*** Entries ***
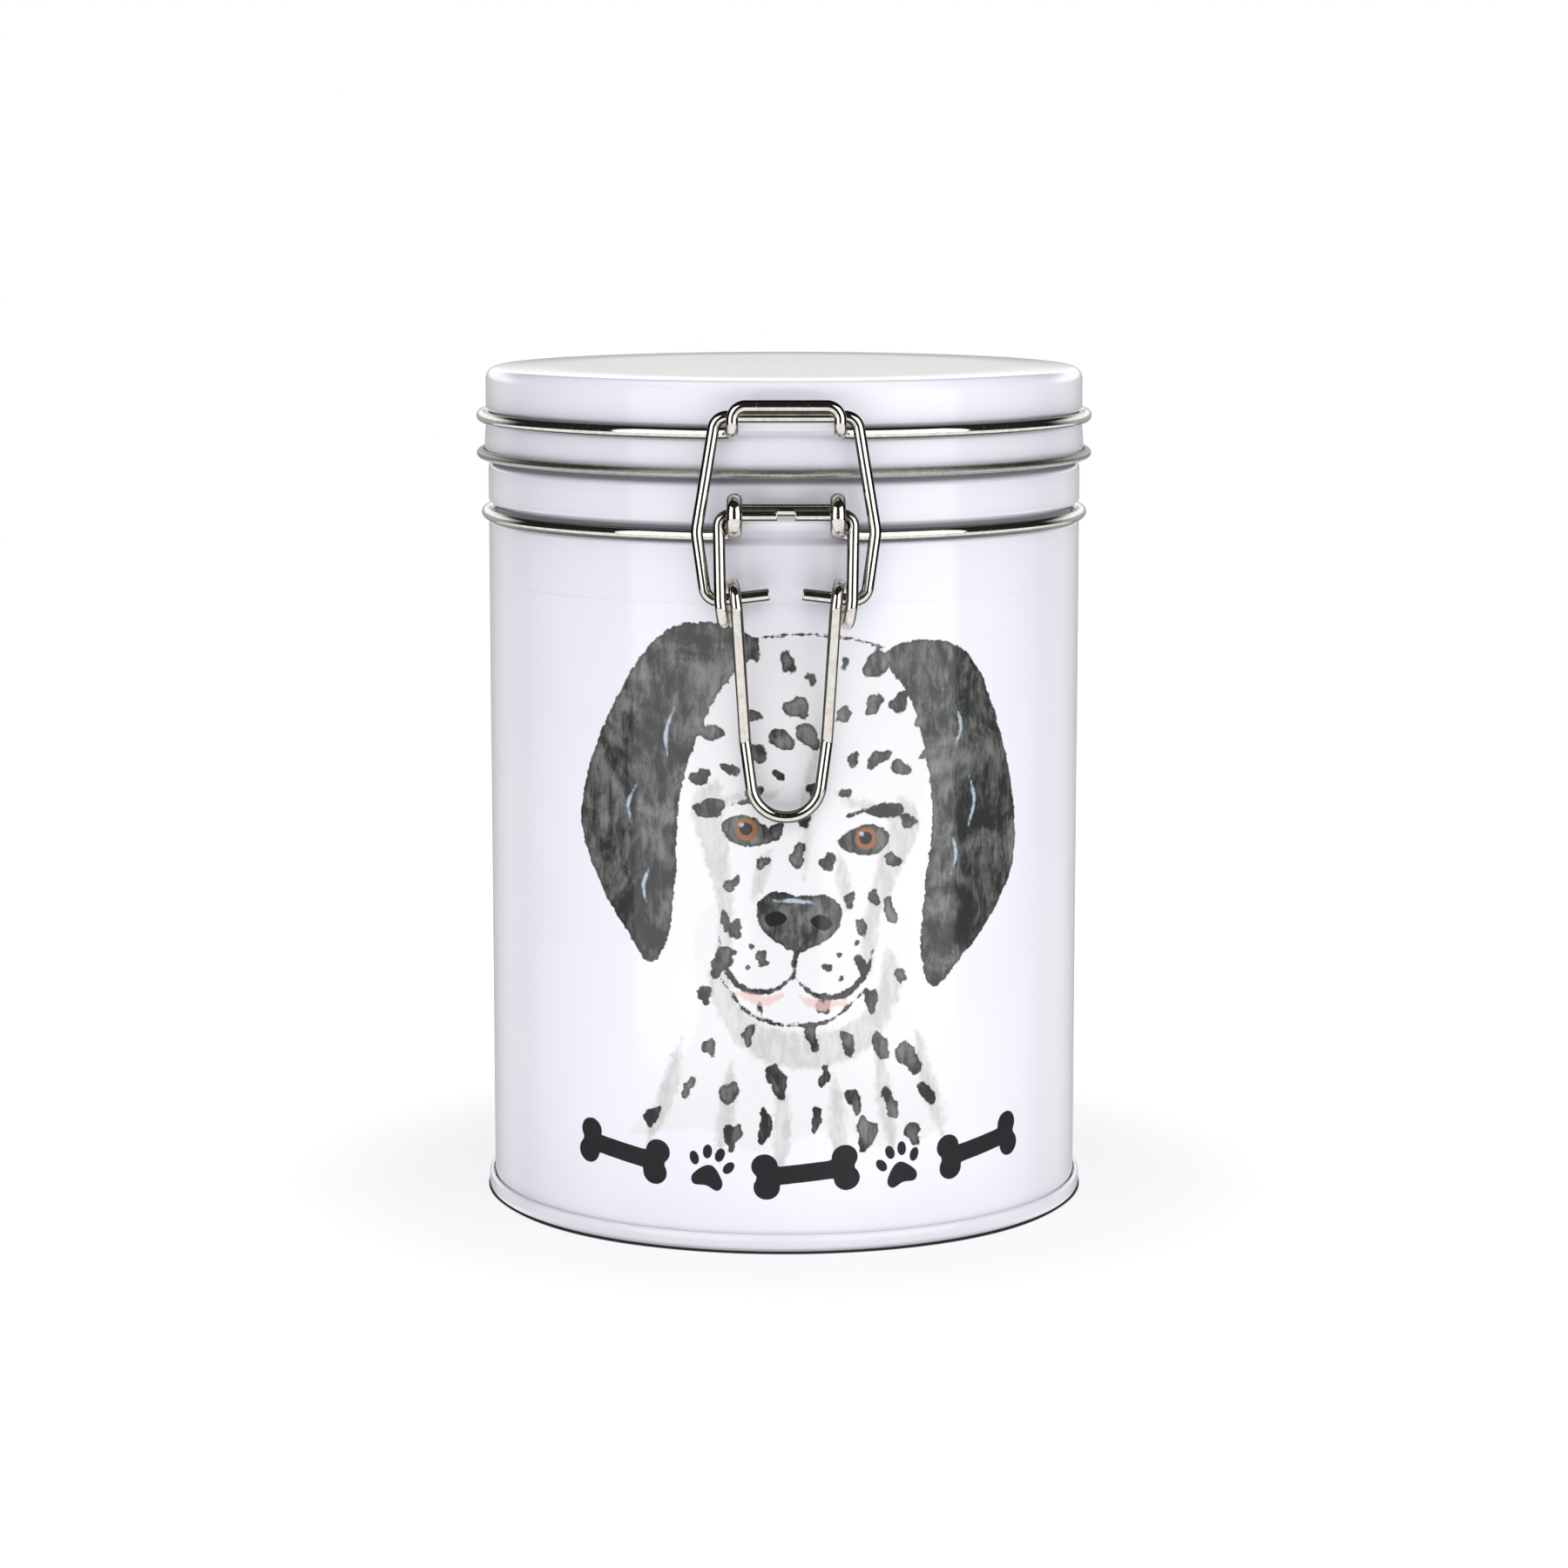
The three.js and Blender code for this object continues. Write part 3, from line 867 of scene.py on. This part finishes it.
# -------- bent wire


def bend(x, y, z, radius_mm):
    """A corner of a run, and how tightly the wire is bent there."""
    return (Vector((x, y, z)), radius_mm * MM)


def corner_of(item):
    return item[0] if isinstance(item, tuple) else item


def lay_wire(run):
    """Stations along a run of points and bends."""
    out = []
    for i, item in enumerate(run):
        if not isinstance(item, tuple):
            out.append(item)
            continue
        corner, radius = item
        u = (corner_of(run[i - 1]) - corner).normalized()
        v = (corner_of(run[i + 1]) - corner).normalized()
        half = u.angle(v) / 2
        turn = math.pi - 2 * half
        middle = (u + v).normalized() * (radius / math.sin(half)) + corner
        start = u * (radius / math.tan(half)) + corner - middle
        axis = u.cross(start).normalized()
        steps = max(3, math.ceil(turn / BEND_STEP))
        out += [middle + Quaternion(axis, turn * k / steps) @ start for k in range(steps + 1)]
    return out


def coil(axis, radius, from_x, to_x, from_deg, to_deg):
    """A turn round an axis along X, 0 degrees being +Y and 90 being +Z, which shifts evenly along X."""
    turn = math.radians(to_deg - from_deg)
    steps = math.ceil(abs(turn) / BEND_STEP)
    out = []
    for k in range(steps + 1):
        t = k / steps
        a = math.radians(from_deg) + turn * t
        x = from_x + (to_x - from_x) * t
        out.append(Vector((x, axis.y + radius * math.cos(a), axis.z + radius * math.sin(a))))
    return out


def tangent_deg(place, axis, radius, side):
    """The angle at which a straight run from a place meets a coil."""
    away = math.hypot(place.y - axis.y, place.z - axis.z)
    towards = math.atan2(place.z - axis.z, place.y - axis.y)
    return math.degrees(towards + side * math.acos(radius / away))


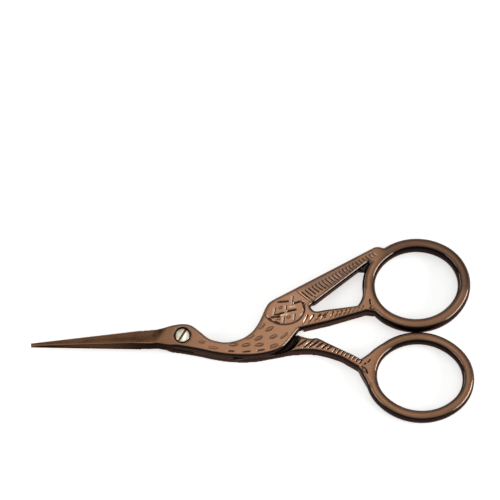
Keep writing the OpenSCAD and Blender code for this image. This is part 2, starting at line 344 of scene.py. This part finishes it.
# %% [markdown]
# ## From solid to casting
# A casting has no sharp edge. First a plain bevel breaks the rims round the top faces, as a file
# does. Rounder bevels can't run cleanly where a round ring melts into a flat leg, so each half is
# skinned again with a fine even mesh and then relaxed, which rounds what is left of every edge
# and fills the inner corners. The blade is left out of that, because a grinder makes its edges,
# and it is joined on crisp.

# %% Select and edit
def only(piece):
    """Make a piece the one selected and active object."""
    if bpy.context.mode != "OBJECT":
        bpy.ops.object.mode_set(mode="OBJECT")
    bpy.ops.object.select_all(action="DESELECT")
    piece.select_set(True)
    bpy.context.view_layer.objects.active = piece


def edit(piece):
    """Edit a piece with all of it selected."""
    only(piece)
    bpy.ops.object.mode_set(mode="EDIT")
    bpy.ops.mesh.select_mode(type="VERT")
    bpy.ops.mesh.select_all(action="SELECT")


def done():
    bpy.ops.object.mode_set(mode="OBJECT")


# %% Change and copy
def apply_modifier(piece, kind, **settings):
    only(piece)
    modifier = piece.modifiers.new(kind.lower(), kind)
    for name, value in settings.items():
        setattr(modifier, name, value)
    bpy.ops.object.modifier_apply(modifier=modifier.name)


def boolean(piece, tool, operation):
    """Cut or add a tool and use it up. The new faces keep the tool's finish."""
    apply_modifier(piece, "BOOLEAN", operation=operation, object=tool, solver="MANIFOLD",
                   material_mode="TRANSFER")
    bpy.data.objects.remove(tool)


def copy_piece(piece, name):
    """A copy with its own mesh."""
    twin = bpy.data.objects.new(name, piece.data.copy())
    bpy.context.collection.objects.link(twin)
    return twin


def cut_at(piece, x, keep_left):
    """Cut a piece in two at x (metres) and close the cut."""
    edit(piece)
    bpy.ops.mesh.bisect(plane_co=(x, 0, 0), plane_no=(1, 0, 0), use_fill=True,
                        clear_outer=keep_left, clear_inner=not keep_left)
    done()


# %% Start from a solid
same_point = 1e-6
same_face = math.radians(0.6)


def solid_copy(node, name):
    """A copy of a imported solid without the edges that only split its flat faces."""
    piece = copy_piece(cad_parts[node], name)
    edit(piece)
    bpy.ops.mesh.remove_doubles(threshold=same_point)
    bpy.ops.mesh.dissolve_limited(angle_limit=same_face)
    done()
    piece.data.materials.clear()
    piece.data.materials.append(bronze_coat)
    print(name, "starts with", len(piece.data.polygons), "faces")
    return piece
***
How many of the lines above hold "code"? Answer with only the number.

- Response
2